Und auch andere, aus dem Zählspiel-Einerlei ausbrechende Turniere, wurden in den letzten zehn Jahren aussortiert. So etwa die im modifizierten Stableford-System ausgetragene ANZ Championship auf der European Tour und ihr Gegenstück auf der PGA Tour, The International. Dessen Wettkampfmodus findet man mittlerweile nur noch bei der Reno-Tahoe Open, wo er keinen Schaden anrichten kann, weil sich die Golfwelt ohnehin nur für das zeitgleich ausgetragene Bridgestone Invitational interessiert.
Doch es sind nicht nur Außenstehende, die auf das standardisierte 72-Loch-Zählspiel-Turnier drängen: auch die Spieler selber tragen dazu bei, indem sie bei Turnieren außerhalb der Norm einfach nicht antreten – sei es weil das Preisgeld zu niedrig ist, die Strapazen zu hoch sind, oder weil sie glauben der jeweilige Modus würde andere Spieler ungerecht bevorteilen. Und um diesen Diskussionen auszuweichen, drücken sich Tim Finchem, George O’Grady und ihre Kollegen auf den anderen Touren davor neue, originelle und vielleicht auch hochinteressante Wettkampfformen auszuprobieren. Den besten Beleg dafür werden wir in zweieinhalb Jahren sehen.

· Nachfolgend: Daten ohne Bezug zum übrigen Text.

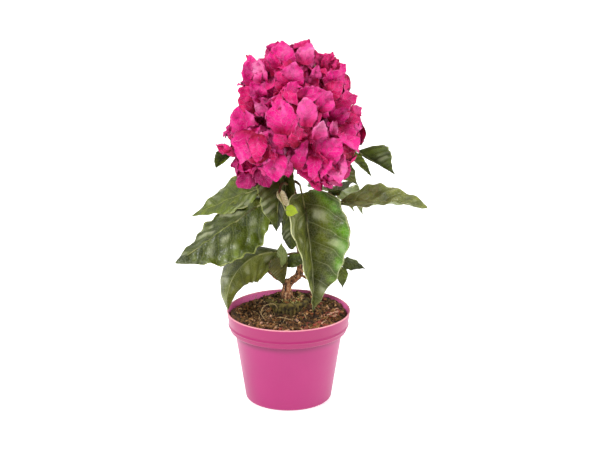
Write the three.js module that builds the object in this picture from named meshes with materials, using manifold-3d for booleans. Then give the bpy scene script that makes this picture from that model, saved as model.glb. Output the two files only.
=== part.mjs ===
// A small bougainvillea in flower, trained as a cone on one stem, in its plastic pot.
// Millimetres, +Z up, -Y to the front. The origin is the middle of the pot's flat underside.
import * as THREE from "three";
import { mergeVertices } from "three/addons/utils/BufferGeometryUtils.js";
import Module from "manifold-3d";

const wasm = await Module();
wasm.setup();
const V = (x, y, z) => new THREE.Vector3(x, y, z);
const up = V(0, 0, 1);
const radians = THREE.MathUtils.degToRad;
const mix = THREE.MathUtils.lerp;

// Gap between one piece and the next
const clearance = 0.3;

// Pot: a tapered cup with a wider band round its rim
const pot = {
  height: 88, sides: 32, wall: 1.5, floor: 2,
  baseRadius: 41.1, baseRounding: 3.4, bodyTopRadius: 51.1,
  bandHeight: 20, bandFootRadius: 55.6, rimRadius: 58.9, ridgeDrop: 14, ridge: 0.7, chamfer: 1.2,
  drains: 6, drainRadius: 4, drainCircle: 27, drainSides: 12,
};

// Compost filling the pot, higher at the back, and the ribbed nursery plug that stands proud of it
const compost = {
  level: 82, slope: 0.03, lump: 1.1, waves: [0.31, 0.27, 0.19, 0.43], rings: [0, 10, 21, 32, 43, 54.5],
  shelf: 52,
};
const plug = { x: -1, y: 11, radius: 21, foot: 74, top: 96, ribs: 14, ribDepth: 0.9, dome: 2, flat: 0.8 };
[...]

Wenn der Golfsport 2016 in Rio de Janeiro auf die olympische Bühne zurückkehrt, werden dieselben Spieler, die man Woche für Woche sieht (oder zumindet eine kleine Delegation von ihnen) dasselbe Format spielen, das man Woche für Woche sieht. Die Chancen, dass der olympische Einheitsbrei in Golfzirkeln und darüber hinaus für Aufsehen sorgt, sind dementsprechend gering. Besonders die Tatsache, dass es keine Nationenwertung geben wird, ist ein Desaster. Denn wie aufregend es sein kann, wenn Golfer statt um die üblichen Millionen für Ruhm, Ehre und ihre Heimat spielen, kann man alle zwei Jahre beim Ryder Cup sehen, der – welch Zufall – so ziemlich das populärste Ereignis ist, das der Golfsport zu bieten hat. Doch weil sie Angst vor dem Echo haben wenn Tiger Woods, Rory McIlroy oder Phil Mickelson nur unter ferner liefen landen oder gar nach einem Tag ihr Zimmer im Copacabana Palace Olympischen Dorf räumen müssen, gehen die Herren Tourwarte den Weg des geringsten Widerstands und schrecken vor Innovationen zurück. Eine traurige Entwicklung.